Since uncovering that question, pulling it to the surface so that I can work with it instead of simply being driven by it, I find I am more able to calm down and allow people to take me or leave me as they will.  I don't want my whole life to be about being liked.  There are so many more fruitful pursuits than that.  I accept that some people will, indeed, stop liking me at some point, and some will even actively dislike me, as difficult as that is to believe.
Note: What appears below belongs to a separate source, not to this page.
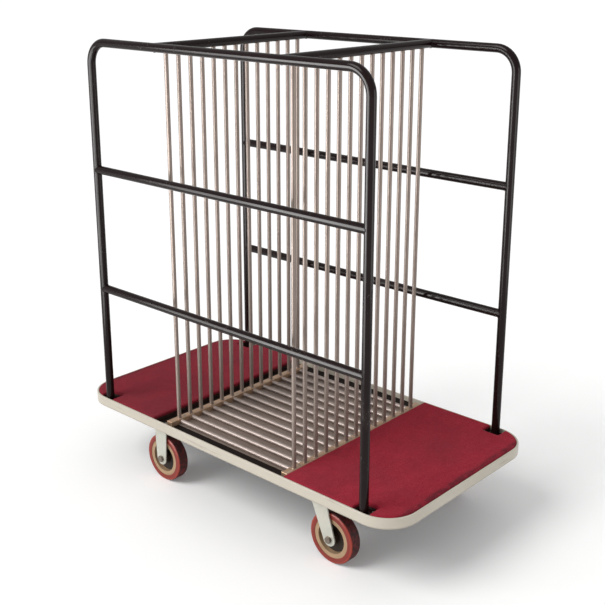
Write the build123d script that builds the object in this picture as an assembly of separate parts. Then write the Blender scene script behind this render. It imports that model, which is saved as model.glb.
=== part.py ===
from build123d import *
import math
import os

# A four-wheeled hotel cart for round table tops: a carpeted deck with a bumper
# edge, two tube hoops, and a rack of upright rods between them.
# Millimetres.  +X runs along the deck towards the swivel casters, +Y towards
# the back hoop, +Z up.  The origin is on the floor under the deck's centre.

# ---- deck -------------------------------------------------------------------
board_length = 1270.0
board_width = 660.0
board_corner_r = 95.0
board_t = 16.0
lip_h = 16.0              # how far the bumper stands above the board
bumper_t = 5.0
bumper_reveal = 1.0       # board left showing under the bumper
bumper_edge_r = 1.5
tongue_depth = 8.0        # the bumper's barb, pushed into a groove in the board
tongue_t = 2.2
tongue_gap = 0.1
underlay_t = 9.0
carpet_t = 8.0
carpet_edge_r = 2.5
panel_edge_gap = 1.0      # between a carpet panel and the bumper
left_panel_gap = 43.0     # bare board between the left rack rail and the carpet
right_panel_gap = 1.5

# ---- hoops ------------------------------------------------------------------
tube_od = 25.4
tube_wall = 1.6
weld_gap = 0.03           # between a coped tube end and the tube it is welded to
post_inset_x = 106.5      # board end to post centre
post_side_gap = 2.3       # between a post and the bumper
hoop_rise = 1130.0        # bumper top to the centre of the top tube
hoop_bend_r = 65.0
upper_rail_rise = 749.0
lower_rail_rise = 370.0
flange_length = 50.0
flange_depth = 42.0
flange_t = 4.0
flange_edge_gap = 1.0
flange_notch_gap = 2.0    # round each flange, where the carpet is cut away
flange_screw_inset = 8.0

# ---- rod rack ---------------------------------------------------------------
rack_half_span = 242.0    # deck centre to each plane of rods
rod_d = 12.7
rod_count = 13
rod_end_gap = 43.8        # hoop centre to the first rod
rack_rail_w = 22.0
rack_rail_h = 16.0
rack_rail_end_gap = 3.0   # hoop centre to the rail's end, inwards
tray_t = 1.0
tray_side_gap = 0.5
tray_front_gap = 14.0     # how far the tray runs past the first and last rods
rail_screw_slots = (0, 5, 6, 11)

# ---- casters ----------------------------------------------------------------
wheel_d = 152.0
wheel_w = 38.0
tyre_t = 17.0
tyre_edge_r = 6.0
rim_t = 13.0
rim_inset = 1.5           # rim face behind the tyre's side
web_t = 9.0
hub_r = 19.0
hub_overhang = 3.0        # hub face beyond the tyre's side
hub_gap = 1.0             # hub face to the fork leg
caster_headroom = 48.0    # top of the wheel to the underside of the board
swivel_inset_x = 285.0    # board end to kingpin
rigid_inset_x = 325.0     # board end to rigid axle
caster_inset_y = 64.0     # board side to the wheel's middle plane
trail = 41.0              # kingpin to axle, along the deck
leg_t = 4.0
leg_tip_r = 20.0
leg_top_front = 28.0      # leg's reach past the kingpin, away from the axle
leg_top_back = 27.0
fork_crown_t = 5.0
fork_bend_r = 8.0
plate_length = 114.0
plate_width = 102.0
plate_t = 4.5
plate_corner_r = 8.0
plate_hole_dx = 92.0
plate_hole_dy = 73.0
race_r = 30.0
race_gap = 2.0
upper_race_t = 6.5
ball_r = 2.7
ball_circle_r = 24.0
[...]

One of the most important steps in maturation is taken when we stop defining ourselves by what parents, teachers, friends, our culture tell us we are and begin deciding for ourselves what we want, what we can do, where we are going.  Another step is to stop letting those internal voices define us.  They will always be there; at this point I have no reason to think they'll disappear.  But I don't have to listen to mine, don't have to believe them.  Whether I'm stupid or special doesn't matter.  I just am who I am, I do what I do, I behave how I behave, I improve in the ways I am able to, I indulge in weaknesses sometimes.  I am responsible for myself.

I'm still intensely curious about you.